Les sorprenderá quizá que hasta aquí haya estado usando mis verbos sólo en pasado. Con el progreso que hay en la alta velocidad, con lo confortables que hoy son la mayoría de los convoyes, con el vanguardismo tecnológico de las nuevas estaciones que construyen por todo el mundo arquitectos de gran renombre. Para mí se acabaron los viajes en tren. Y lo siento. Hace un año o dos, medio en broma, hablé en estas mismas páginas de cómo la plaga de los teléfonos móviles se empezaba a combatir en Escandinavia creando en los trenes espacios donde esa gente ansiosa y aburrida, profundamente maleducada, que los usa en lugares públicos, no pudiera violar la privacidad de quienes prefieren leer, pensar, dormitar o callar en los viajes. Naturalmente, tanto aquel artículo mío como otros de brillantísimos escritores aparecidos en la prensa no han servido de nada, y lo sabíamos. Lo que no sabíamos era el grado de tortura que nos faltaba por oír. Hoy, viajar en tren consiste en ir en un locutorio de personas gregarias y chillonas (muy irritadas por la falta de cobertura o los túneles), algunas de las cuales tienen como sintonía en sus aparatos Banderita española. Renfe ha empezado a recomendar por los altavoces que se modere el sonido de las llamadas o incluso que los usuarios tengan el detalle de hablar en las plataformas exteriores, del mismo modo que lo hacen los fumadores prohibidos. (Yo, que ni llevo móvil ni fumo ni juego al balón en los trenes, creo que es mucho peor la telefonina que la nicotina). Nadie hace caso, y si un viajero se atreve a señalarles la gran molestia que causan, se sienten amenazados en su derecho a la libre expresión.

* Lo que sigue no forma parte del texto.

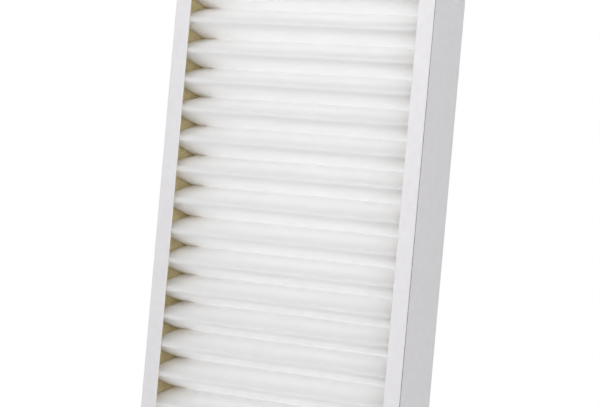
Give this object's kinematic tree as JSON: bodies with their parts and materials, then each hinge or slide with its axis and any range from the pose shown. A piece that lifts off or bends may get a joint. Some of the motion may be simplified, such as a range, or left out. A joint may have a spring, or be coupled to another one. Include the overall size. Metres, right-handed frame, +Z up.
{
  "type": "pleated panel air filter",
  "caption": "Rectangular panel air filter: a zigzag pleated fibre sheet glued into a white-faced card frame of folded channels with mitred corners.",
  "frame": {"origin": "middle of the bottom face, on which the filter stands", "axes": "+X along the width, +Y the way the air goes (the front face is at -Y), +Z up along the height"},
  "size_m": [0.287, 0.048, 0.592],
  "materials": {
    "frame_board": "white coated outer face, brown kraft inside and at cut edges",
    "adhesive": "amber hot-melt over kraft board",
    "filter_media": "white non-woven synthetic fibre"
  },
  "bodies": {
    "root": {"left_side_channel": "frame_board", "right_side_channel": "frame_board", "bottom_channel": "frame_board", "top_channel": "frame_board", "left_glue_bed": "adhesive", "right_glue_bed": "adhesive", "bottom_glue_bed": "adhesive", "top_glue_bed": "adhesive", "pleated_media": "filter_media"}
  },
  "joints": []
}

Voy a acabar este artículo políticamente. Pidiendo desde aquí una movilización contra el móvil abusivo de los trenes. Nunca he tratado de adoctrinar ni convencer a mis lectores de nada, pero compréndanme: no puedo más. En junio he viajado ocho veces en ferrocarril, y me gustaría seguir haciéndolo. Renfe lo intenta, pero nos necesita. A mí y a ustedes, que estoy seguro que existen. Como no vamos a conseguir que la gente se desprenda de sus aparatitos ni aprenda modales, tenemos que exigir lo que desde el año pasado -y esta vez no es broma- existe en los ferrocarriles británicos. Vagones segregados para telefonistas. No es mucho pedir, si somos muchos los que lo pedimos. Me da vergüenza, pero lo que estoy diciendo es que, si están ustedes de acuerdo conmigo, escriban al periódico o a quien corresponda reclamando que los trenes vuelvan a recobrar su plácida molicie de otro tiempo, cuando, en vez de dictar órdenes a la oficina o decirle a tu madre que no te mareas, el pasajero miraba con esperanza de seducción a quien tuviese enfrente.